Moreover, industry and government have not shared information. In the UK, there are four government departments dealing with material regulation and the minister with overall responsibility for Health and Safety (the Minister for the Disabled) has neither the mandate nor the resources to harmonise this system. There are also seven agencies involved in regulation.
A prerequisite is to create a coordinated focal point for composites regulation for the benefit of the ‘traditional’ sectors, taking into account differing needs of each sector, which would have to remain under the purview of the sector regulators who ideally, would be integrated into the process. This shared access to the same supporting science and associated codes and standards would improve productivity, and significantly reduce the time to market.
It is also proposed that one government department should have overall responsibility for regulation, with representation in other departments. The lead department would oversee material regulatory policy and management of the centre, would have the responsibility to develop codes and standards, and would authorise both UK and nominated overseas test centres.

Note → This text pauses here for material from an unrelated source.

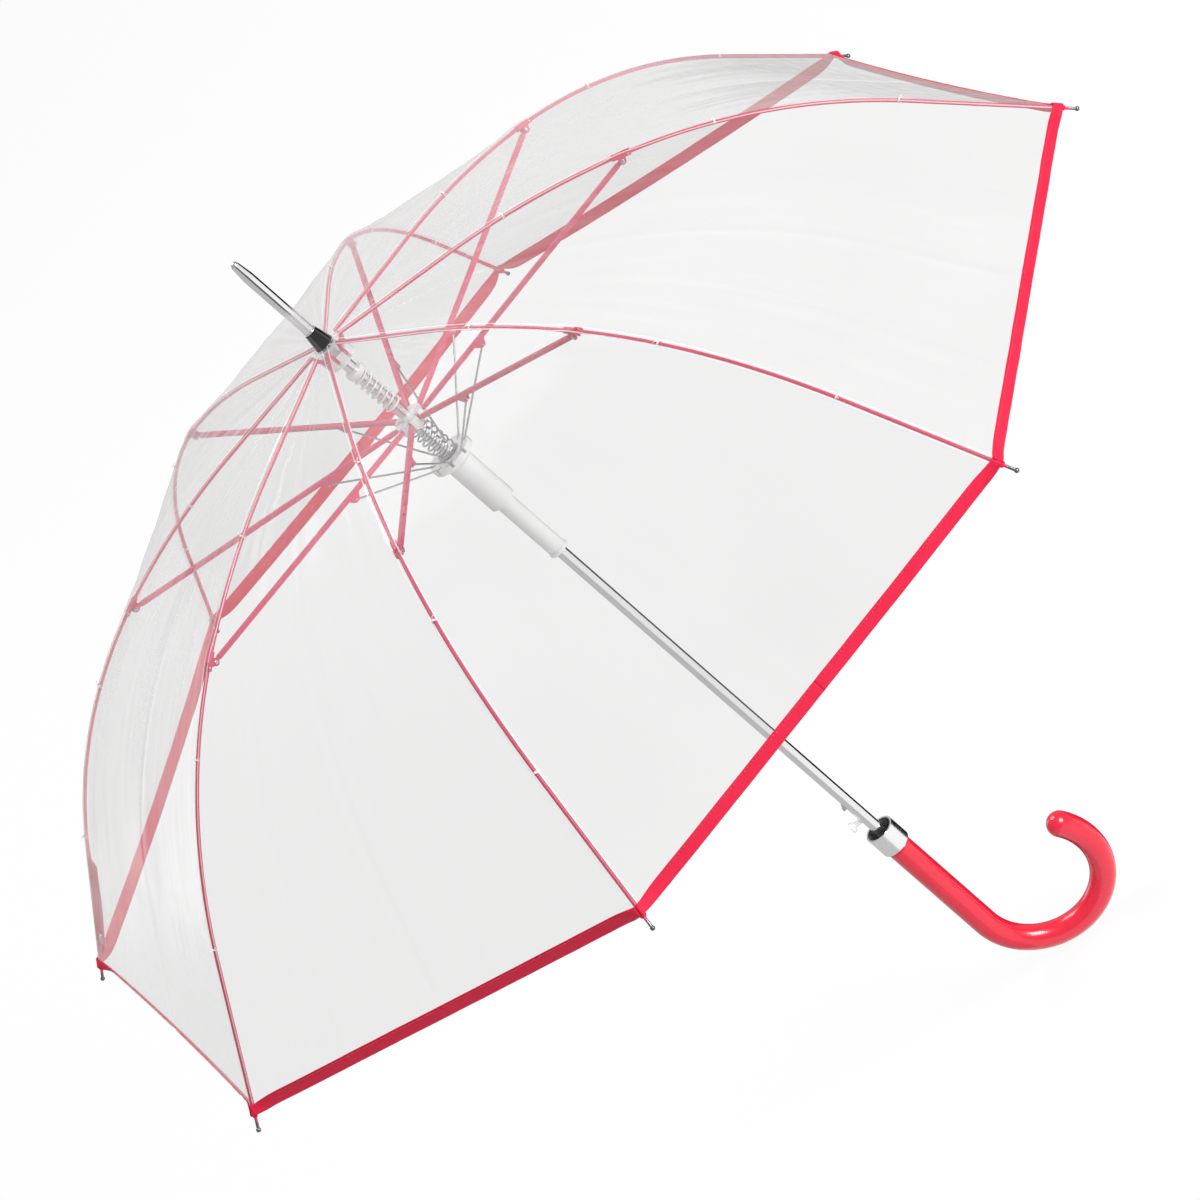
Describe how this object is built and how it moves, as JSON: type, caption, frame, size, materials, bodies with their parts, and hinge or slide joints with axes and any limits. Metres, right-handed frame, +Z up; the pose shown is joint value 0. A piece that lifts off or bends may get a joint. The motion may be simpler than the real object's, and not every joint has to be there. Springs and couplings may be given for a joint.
{
  "type": "stick umbrella",
  "caption": "Clear domed bubble umbrella with bound rim, curved ribs, stretchers and wire struts on a sprung runner, push button, collar cup and crook handle.",
  "frame": {"origin": "on the shaft's axis, in the straight grip where the hand holds it", "axes": "+Z up the shaft to the ferrule; +X towards the side of the crook's free end; +Y completes a right-handed frame"},
  "size_m": [1.0624, 1.0624, 0.937],
  "materials": {
    "clear_film": "clear polished film",
    "red_frame": "semi-gloss enamel",
    "clear_plastic": "clear moulded plastic",
    "chrome": "bright plated",
    "shaft_steel": "satin plated tube",
    "spring_steel": "drawn wire",
    "red_handle": "high gloss",
    "red_webbing": "woven tape"
  },
  "bodies": {
    "shaft": {"shaft_tube": "shaft_steel", "ferrule": "chrome", "ferrule_cup": "chrome", "canopy_washer": "clear_plastic", "top_notch": "clear_plastic", "notch_ring": "spring_steel", "buffer_spring": "spring_steel", "spring_stop": "clear_plastic", "collar": "shaft_steel", "handle": "red_handle", "button_spring": "spring_steel"},
    "inner_1": {"rib_inner_1": "red_frame", "film_1": "clear_film"},
    "outer_1": {"rib_outer_1": "red_frame"},
    "stretch_1": {"stretcher_1": "red_frame"},
    "strut_1": {"wire_1": "spring_steel"},
    "inner_2": {"rib_inner_2": "red_frame", "film_2": "clear_film"},
    "outer_2": {"rib_outer_2": "red_frame"},
    "stretch_2": {"stretcher_2": "red_frame"},
    "strut_2": {"wire_2": "spring_steel"},
    "inner_3": {"rib_inner_3": "red_frame", "film_3": "clear_film"},
    "outer_3": {"rib_outer_3": "red_frame"},
    "stretch_3": {"stretcher_3": "red_frame"},
    "strut_3": {"wire_3": "spring_steel"},
    "inner_4": {"rib_inner_4": "red_frame", "film_4": "clear_film"},
    "outer_4": {"rib_outer_4": "red_frame"},
    "stretch_4": {"stretcher_4": "red_frame"},
    "strut_4": {"wire_4": "spring_steel"},
    "inner_5": {"rib_inner_5": "red_frame", "film_5": "clear_film"},
    "outer_5": {"rib_outer_5": "red_frame", "tie_strap": "red_webbing"},
    "stretch_5": {"stretcher_5": "red_frame"},
    "strut_5": {"wire_5": "spring_steel"},
    "inner_6": {"rib_inner_6": "red_frame", "film_6": "clear_film"},
    "outer_6": {"rib_outer_6": "red_frame"},
    "stretch_6": {"stretcher_6": "red_frame"},
    "strut_6": {"wire_6": "spring_steel"},
    "inner_7": {"rib_inner_7": "red_frame", "film_7": "clear_film"},
    "outer_7": {"rib_outer_7": "red_frame"},
    "stretch_7": {"stretcher_7": "red_frame"},
    "strut_7": {"wire_7": "spring_steel"},
    "inner_8": {"rib_inner_8": "red_frame", "film_8": "clear_film"},
    "outer_8": {"rib_outer_8": "red_frame"},
    "stretch_8": {"stretcher_8": "red_frame"},
    "strut_8": {"wire_8": "spring_steel"},
    "hub": {"hub": "clear_plastic", "hub_ring": "spring_steel", "main_spring": "spring_steel"},
    "runner": {"lower_runner": "clear_plastic"},
    "button": {"push_button": "clear_plastic"},
    "catch": {"catch_lug": "spring_steel"}
  },
  "joints": [
    {"name": "rib_1_fold", "type": "hinge", "parent": "shaft", "child": "inner_1", "pos_m": [0.01, 0, 0.707], "axis": [0, 1, 0], "range_deg": [0, 75], "stiffness_Nm_per_rad": 2, "springref_deg": -57.3, "deforming": ["film_1", "main_spring"]},
    {"name": "rib_1_flex", "type": "hinge", "parent": "inner_1", "child": "outer_1", "pos_m": [0.26894, 0, 0.6689], "axis": [0, 1, 0], "range_deg": [-20.73, 0.15]},
    {"name": "stretcher_1_pivot", "type": "hinge", "parent": "inner_1", "child": "stretch_1", "pos_m": [0.26186, 0, 0.66711], "axis": [0, 1, 0], "range_deg": [-150.15, 0.15]},
    {"name": "wire_1_pivot", "type": "hinge", "parent": "stretch_1", "child": "strut_1", "pos_m": [0.08288, 0, 0.6337], "axis": [0, 1, 0], "range_deg": [-0.15, 26.43]},
    {"name": "rib_2_fold", "type": "hinge", "parent": "shaft", "child": "inner_2", "pos_m": [0.00707, 0.00707, 0.707], "axis": [-0.7071, 0.7071, 0], "range_deg": [-0.15, 75.15], "deforming": ["film_2"]},
    {"name": "rib_2_flex", "type": "hinge", "parent": "inner_2", "child": "outer_2", "pos_m": [0.19017, 0.19017, 0.6689], "axis": [-0.7071, 0.7071, 0], "range_deg": [-20.73, 0.15]},
    {"name": "stretcher_2_pivot", "type": "hinge", "parent": "inner_2", "child": "stretch_2", "pos_m": [0.18516, 0.18516, 0.66711], "axis": [-0.7071, 0.7071, 0], "range_deg": [-150.15, 0.15]},
    {"name": "wire_2_pivot", "type": "hinge", "parent": "stretch_2", "child": "strut_2", "pos_m": [0.05861, 0.05861, 0.6337], "axis": [-0.7071, 0.7071, 0], "range_deg": [-0.15, 26.43]},
    {"name": "rib_3_fold", "type": "hinge", "parent": "shaft", "child": "inner_3", "pos_m": [0, 0.01, 0.707], "axis": [-1, 0, 0], "range_deg": [-0.15, 75.15], "deforming": ["film_3"]},
    {"name": "rib_3_flex", "type": "hinge", "parent": "inner_3", "child": "outer_3", "pos_m": [0, 0.26894, 0.6689], "axis": [-1, 0, 0], "range_deg": [-20.73, 0.15]},
    {"name": "stretcher_3_pivot", "type": "hinge", "parent": "inner_3", "child": "stretch_3", "pos_m": [0, 0.26186, 0.66711], "axis": [-1, 0, 0], "range_deg": [-150.15, 0.15]},
    {"name": "wire_3_pivot", "type": "hinge", "parent": "stretch_3", "child": "strut_3", "pos_m": [0, 0.08288, 0.6337], "axis": [-1, 0, 0], "range_deg": [-0.15, 26.43]},
    {"name": "rib_4_fold", "type": "hinge", "parent": "shaft", "child": "inner_4", "pos_m": [-0.00707, 0.00707, 0.707], "axis": [-0.7071, -0.7071, 0], "range_deg": [-0.15, 75.15], "deforming": ["film_4"]},
    {"name": "rib_4_flex", "type": "hinge", "parent": "inner_4", "child": "outer_4", "pos_m": [-0.19017, 0.19017, 0.6689], "axis": [-0.7071, -0.7071, 0], "range_deg": [-20.73, 0.15]},
    {"name": "stretcher_4_pivot", "type": "hinge", "parent": "inner_4", "child": "stretch_4", "pos_m": [-0.18516, 0.18516, 0.66711], "axis": [-0.7071, -0.7071, 0], "range_deg": [-150.15, 0.15]},
    {"name": "wire_4_pivot", "type": "hinge", "parent": "stretch_4", "child": "strut_4", "pos_m": [-0.05861, 0.05861, 0.6337], "axis": [-0.7071, -0.7071, 0], "range_deg": [-0.15, 26.43]},
    {"name": "rib_5_fold", "type": "hinge", "parent": "shaft", "child": "inner_5", "pos_m": [-0.01, 0, 0.707], "axis": [0, -1, 0], "range_deg": [-0.15, 75.15], "deforming": ["film_5", "tie_strap"]},
    {"name": "rib_5_flex", "type": "hinge", "parent": "inner_5", "child": "outer_5", "pos_m": [-0.26894, 0, 0.6689], "axis": [0, -1, 0], "range_deg": [-20.73, 0.15]},
    {"name": "stretcher_5_pivot", "type": "hinge", "parent": "inner_5", "child": "stretch_5", "pos_m": [-0.26186, 0, 0.66711], "axis": [0, -1, 0], "range_deg": [-150.15, 0.15]},
    {"name": "wire_5_pivot", "type": "hinge", "parent": "stretch_5", "child": "strut_5", "pos_m": [-0.08288, 0, 0.6337], "axis": [0, -1, 0], "range_deg": [-0.15, 26.43]},
    {"name": "rib_6_fold", "type": "hinge", "parent": "shaft", "child": "inner_6", "pos_m": [-0.00707, -0.00707, 0.707], "axis": [0.7071, -0.7071, 0], "range_deg": [-0.15, 75.15], "deforming": ["film_6"]},
    {"name": "rib_6_flex", "type": "hinge", "parent": "inner_6", "child": "outer_6", "pos_m": [-0.19017, -0.19017, 0.6689], "axis": [0.7071, -0.7071, 0], "range_deg": [-20.73, 0.15]},
    {"name": "stretcher_6_pivot", "type": "hinge", "parent": "inner_6", "child": "stretch_6", "pos_m": [-0.18516, -0.18516, 0.66711], "axis": [0.7071, -0.7071, 0], "range_deg": [-150.15, 0.15]},
    {"name": "wire_6_pivot", "type": "hinge", "parent": "stretch_6", "child": "strut_6", "pos_m": [-0.05861, -0.05861, 0.6337], "axis": [0.7071, -0.7071, 0], "range_deg": [-0.15, 26.43]},
    {"name": "rib_7_fold", "type": "hinge", "parent": "shaft", "child": "inner_7", "pos_m": [0, -0.01, 0.707], "axis": [1, 0, 0], "range_deg": [-0.15, 75.15], "deforming": ["film_7"]},
    {"name": "rib_7_flex", "type": "hinge", "parent": "inner_7", "child": "outer_7", "pos_m": [0, -0.26894, 0.6689], "axis": [1, 0, 0], "range_deg": [-20.73, 0.15]},
    {"name": "stretcher_7_pivot", "type": "hinge", "parent": "inner_7", "child": "stretch_7", "pos_m": [0, -0.26186, 0.66711], "axis": [1, 0, 0], "range_deg": [-150.15, 0.15]},
    {"name": "wire_7_pivot", "type": "hinge", "parent": "stretch_7", "child": "strut_7", "pos_m": [0, -0.08288, 0.6337], "axis": [1, 0, 0], "range_deg": [-0.15, 26.43]},
    {"name": "rib_8_fold", "type": "hinge", "parent": "shaft", "child": "inner_8", "pos_m": [0.00707, -0.00707, 0.707], "axis": [0.7071, 0.7071, 0], "range_deg": [-0.15, 75.15], "deforming": ["film_8"]},
    {"name": "rib_8_flex", "type": "hinge", "parent": "inner_8", "child": "outer_8", "pos_m": [0.19017, -0.19017, 0.6689], "axis": [0.7071, 0.7071, 0], "range_deg": [-20.73, 0.15]},
    {"name": "stretcher_8_pivot", "type": "hinge", "parent": "inner_8", "child": "stretch_8", "pos_m": [0.18516, -0.18516, 0.66711], "axis": [0.7071, 0.7071, 0], "range_deg": [-150.15, 0.15]},
    {"name": "wire_8_pivot", "type": "hinge", "parent": "stretch_8", "child": "strut_8", "pos_m": [0.05861, -0.05861, 0.6337], "axis": [0.7071, 0.7071, 0], "range_deg": [-0.15, 26.43]},
    {"name": "hub_pivot", "type": "hinge", "parent": "stretch_1", "child": "hub", "pos_m": [0.01, 0, 0.62722], "axis": [0, 1, 0], "range_deg": [-0.15, 75.15]},
    {"name": "runner_slide", "type": "slide", "parent": "hub", "child": "runner", "axis": [0, 0, 1], "range_m": [-0.0002, 0.03172]},
    {"name": "button_push", "type": "slide", "parent": "shaft", "child": "button", "axis": [1, 0, 0], "range_m": [0, 0.0028], "stiffness_N_per_m": 400, "springref_m": -0.002, "deforming": ["button_spring"]},
    {"name": "catch_retract", "type": "slide", "parent": "shaft", "child": "catch", "axis": [1, 0, 0], "range_m": [-0.0001, 0.0029]}
  ],
  "couplings": [
    {"joint": "rib_1_flex", "follows": "rib_1_fold", "ratio": -0.2744},
    {"joint": "stretcher_1_pivot", "follows": "rib_1_fold", "ratio": -2},
    {"joint": "wire_1_pivot", "follows": "rib_1_fold", "ratio": 0.35042},
    {"joint": "rib_2_fold", "follows": "rib_1_fold", "ratio": 1},
    {"joint": "rib_2_flex", "follows": "rib_1_fold", "ratio": -0.2744},
    {"joint": "stretcher_2_pivot", "follows": "rib_1_fold", "ratio": -2},
    {"joint": "wire_2_pivot", "follows": "rib_1_fold", "ratio": 0.35042},
    {"joint": "rib_3_fold", "follows": "rib_1_fold", "ratio": 1},
    {"joint": "rib_3_flex", "follows": "rib_1_fold", "ratio": -0.2744},
    {"joint": "stretcher_3_pivot", "follows": "rib_1_fold", "ratio": -2},
    {"joint": "wire_3_pivot", "follows": "rib_1_fold", "ratio": 0.35042},
    {"joint": "rib_4_fold", "follows": "rib_1_fold", "ratio": 1},
    {"joint": "rib_4_flex", "follows": "rib_1_fold", "ratio": -0.2744},
    {"joint": "stretcher_4_pivot", "follows": "rib_1_fold", "ratio": -2},
    {"joint": "wire_4_pivot", "follows": "rib_1_fold", "ratio": 0.35042},
    {"joint": "rib_5_fold", "follows": "rib_1_fold", "ratio": 1},
    {"joint": "rib_5_flex", "follows": "rib_1_fold", "ratio": -0.2744},
    {"joint": "stretcher_5_pivot", "follows": "rib_1_fold", "ratio": -2},
    {"joint": "wire_5_pivot", "follows": "rib_1_fold", "ratio": 0.35042},
    {"joint": "rib_6_fold", "follows": "rib_1_fold", "ratio": 1},
    {"joint": "rib_6_flex", "follows": "rib_1_fold", "ratio": -0.2744},
    {"joint": "stretcher_6_pivot", "follows": "rib_1_fold", "ratio": -2},
    {"joint": "wire_6_pivot", "follows": "rib_1_fold", "ratio": 0.35042},
    {"joint": "rib_7_fold", "follows": "rib_1_fold", "ratio": 1},
    {"joint": "rib_7_flex", "follows": "rib_1_fold", "ratio": -0.2744},
    {"joint": "stretcher_7_pivot", "follows": "rib_1_fold", "ratio": -2},
    {"joint": "wire_7_pivot", "follows": "rib_1_fold", "ratio": 0.35042},
    {"joint": "rib_8_fold", "follows": "rib_1_fold", "ratio": 1},
    {"joint": "rib_8_flex", "follows": "rib_1_fold", "ratio": -0.2744},
    {"joint": "stretcher_8_pivot", "follows": "rib_1_fold", "ratio": -2},
    {"joint": "wire_8_pivot", "follows": "rib_1_fold", "ratio": 0.35042},
    {"joint": "hub_pivot", "follows": "rib_1_fold", "ratio": 1},
    {"joint": "runner_slide", "follows": "rib_1_fold", "m_per_rad": 0.024002},
    {"joint": "catch_retract", "follows": "button_push", "ratio": 1}
  ]
}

This approach will increase the value, utility and sustainability of the UK’s composites research and by speeding up the ‘route to market’, allowing the UK to both achieve and maximise its predicted market share and prevent the more agile manufacturing nations using UK research to gain a first-mover competitive advantage.
The report authors note that just prior to publication of this position paper, the UK Industrial Strategy Green Paper was unveiled. They believe that the regulatory reforms that are proposed here would contribute significantly to the delivery of the Industrial Strategy.